In Malin, the trial court found the letter extortionate and denied a SLAPP motion. In its decision, the Court of Appeal found the demand letter was SLAPP-protected petitioning activity and subject to the litigation privilege, observing the men were not members of partner's family and the demand letter included claims that partner embezzled money from the LLC and used the LLC's resources to facilitate the liaisons and to communicate with the men. The Supreme Court denied review.

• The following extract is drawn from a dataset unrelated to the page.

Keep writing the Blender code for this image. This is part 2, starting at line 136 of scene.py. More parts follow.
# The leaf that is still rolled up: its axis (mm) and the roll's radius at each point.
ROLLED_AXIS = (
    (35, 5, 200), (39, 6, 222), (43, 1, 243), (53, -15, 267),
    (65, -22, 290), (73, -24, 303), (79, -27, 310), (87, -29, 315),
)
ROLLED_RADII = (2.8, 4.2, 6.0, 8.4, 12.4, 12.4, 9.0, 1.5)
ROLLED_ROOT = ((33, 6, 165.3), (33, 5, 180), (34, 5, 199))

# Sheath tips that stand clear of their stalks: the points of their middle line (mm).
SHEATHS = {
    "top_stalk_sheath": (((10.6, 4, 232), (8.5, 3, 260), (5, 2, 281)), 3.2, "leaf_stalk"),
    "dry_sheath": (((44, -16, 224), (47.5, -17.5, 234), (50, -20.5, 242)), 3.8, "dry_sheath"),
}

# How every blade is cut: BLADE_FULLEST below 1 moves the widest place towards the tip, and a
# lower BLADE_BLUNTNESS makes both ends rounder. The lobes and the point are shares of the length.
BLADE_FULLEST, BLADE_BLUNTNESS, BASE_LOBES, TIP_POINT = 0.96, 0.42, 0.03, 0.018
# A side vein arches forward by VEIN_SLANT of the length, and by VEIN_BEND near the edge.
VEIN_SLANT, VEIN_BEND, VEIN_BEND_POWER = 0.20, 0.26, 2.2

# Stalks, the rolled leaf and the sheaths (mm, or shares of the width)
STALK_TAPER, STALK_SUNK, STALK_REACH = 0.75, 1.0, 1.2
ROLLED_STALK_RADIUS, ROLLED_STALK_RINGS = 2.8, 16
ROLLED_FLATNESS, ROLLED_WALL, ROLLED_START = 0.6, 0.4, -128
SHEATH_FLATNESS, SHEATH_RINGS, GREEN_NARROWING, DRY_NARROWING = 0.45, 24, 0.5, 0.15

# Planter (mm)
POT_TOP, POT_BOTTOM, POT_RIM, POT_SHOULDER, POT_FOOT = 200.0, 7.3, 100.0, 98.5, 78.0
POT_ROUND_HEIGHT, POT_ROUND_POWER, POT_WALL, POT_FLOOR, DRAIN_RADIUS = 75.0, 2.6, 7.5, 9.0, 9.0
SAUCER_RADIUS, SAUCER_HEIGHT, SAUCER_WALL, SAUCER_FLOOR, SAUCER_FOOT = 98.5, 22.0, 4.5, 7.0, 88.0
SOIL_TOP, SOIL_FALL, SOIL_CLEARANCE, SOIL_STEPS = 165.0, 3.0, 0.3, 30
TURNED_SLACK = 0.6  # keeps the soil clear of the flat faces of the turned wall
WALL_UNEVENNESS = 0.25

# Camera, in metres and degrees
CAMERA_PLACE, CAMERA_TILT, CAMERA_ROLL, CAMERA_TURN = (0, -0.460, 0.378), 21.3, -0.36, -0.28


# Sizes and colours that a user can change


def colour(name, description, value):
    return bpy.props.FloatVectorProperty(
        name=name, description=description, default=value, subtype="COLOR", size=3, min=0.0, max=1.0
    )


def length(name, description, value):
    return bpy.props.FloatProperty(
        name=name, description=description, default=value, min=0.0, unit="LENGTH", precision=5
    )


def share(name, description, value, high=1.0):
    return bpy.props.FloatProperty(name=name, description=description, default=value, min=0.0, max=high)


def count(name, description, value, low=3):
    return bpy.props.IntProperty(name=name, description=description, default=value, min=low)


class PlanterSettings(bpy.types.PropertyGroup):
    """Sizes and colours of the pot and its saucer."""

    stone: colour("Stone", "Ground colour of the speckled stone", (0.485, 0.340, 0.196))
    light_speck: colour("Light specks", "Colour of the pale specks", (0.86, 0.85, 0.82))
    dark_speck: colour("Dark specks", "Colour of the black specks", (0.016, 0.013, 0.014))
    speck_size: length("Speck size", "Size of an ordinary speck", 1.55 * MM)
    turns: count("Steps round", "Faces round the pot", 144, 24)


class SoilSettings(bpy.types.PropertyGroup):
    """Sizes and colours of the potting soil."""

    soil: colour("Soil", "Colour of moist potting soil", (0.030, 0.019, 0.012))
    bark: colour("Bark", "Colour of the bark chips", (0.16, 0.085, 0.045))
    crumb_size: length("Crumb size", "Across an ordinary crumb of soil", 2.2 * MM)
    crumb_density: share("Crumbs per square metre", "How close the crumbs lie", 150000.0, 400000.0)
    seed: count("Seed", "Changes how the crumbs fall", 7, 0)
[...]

The line drawn by Flatley and Mailin is this: you can raise some ugly allegations in a demand letter provided the contemplated disclosure of the bad stuff takes place solely in the context of litigation and such disclosure is necessary to prove your case. Such a use of legal “force” is not “wrongful” for extortion purposes. However, if you threaten to utilize means outside the civil litigation process (news media, criminal prosecution) you cross the line into extortionate conduct. As summarized by a smart ethics lawyer in a conversation I had with her some time ago, “you can't play with someone else's chips.”
In the end, Bus. & Prof. Code §6068(f) might provide the pithiest guidance of all: “It is the duty of the attorney … [t]o … advance no fact prejudicial to the honor or reputation of a party or witness, unless required by the justice of the cause with which he or she is charged.”